The original article explicitly mentions how 24bit is useful for recording.
Speaking of jumping in without reading...I wasn't responding to the article. I was responding to the commenter that said you couldn't tell the difference between 16 and 24 bit.
And you cannot tell the difference. The reason to record using 24 bits is so you don't have to be as precise centering the recording level. If that level is centered then you can capture fine with 16 bits (by the way that is also explained in the article).
> Professionals use 24 bit samples in recording and production [11] for headroom, noise floor, and convenience reasons.
...snip...
> Modern work flows may involve literally thousands of effects and operations. The quantization noise and noise floor of a 16 bit sample may be undetectable during playback, but multiplying that noise by a few thousand times eventually becomes noticeable. 24 bits keeps the accumulated noise at a very low level. Once the music is ready to distribute, there's no reason to keep more than 16 bits.
The original article does say that yes, during recording and production, 24 bit audio gives you a lot more room to play with. That doesn't mean that you can hear the difference between 16 and 24 bits for the final recording; just that 24 bits give you more room to keep out of trouble during production.
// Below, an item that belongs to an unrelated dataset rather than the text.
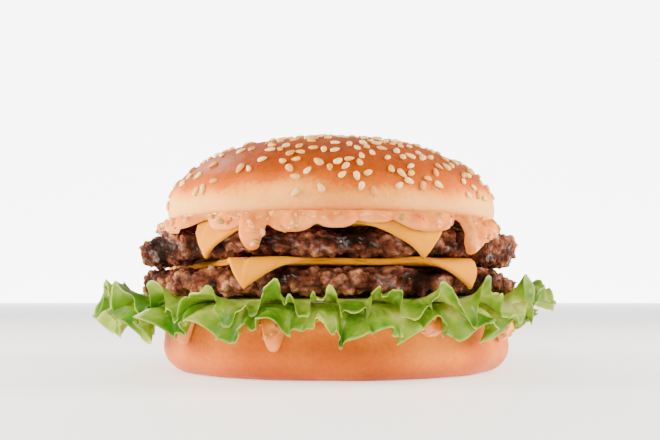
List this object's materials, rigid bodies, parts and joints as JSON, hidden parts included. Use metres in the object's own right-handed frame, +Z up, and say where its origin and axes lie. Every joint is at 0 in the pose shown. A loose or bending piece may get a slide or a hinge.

No, the difference is not audible at all. At 16 bits of depth on a normal low-level audio signal (~0.3 volts), we're talking about less than 0.000005 volts per amplitude step. This difference gets lost in the THD already at the DAC in your audio output stage. Then it gets lost again in the amplifier. And again in the cable to your speakers or headphones. And then it gets lost again in the speaker elements. What survives in a normal low-level audio signal is about 14 bits of resolution.
44100 is not a bad sampling rate, but it necessitates very sharp aliasing filters, which are audibly bad. A bit more headroom is well needed there.
44.1khz IS a bad sampling rate for accurately reproducing anything except a triangle wave or square wave above 5khz.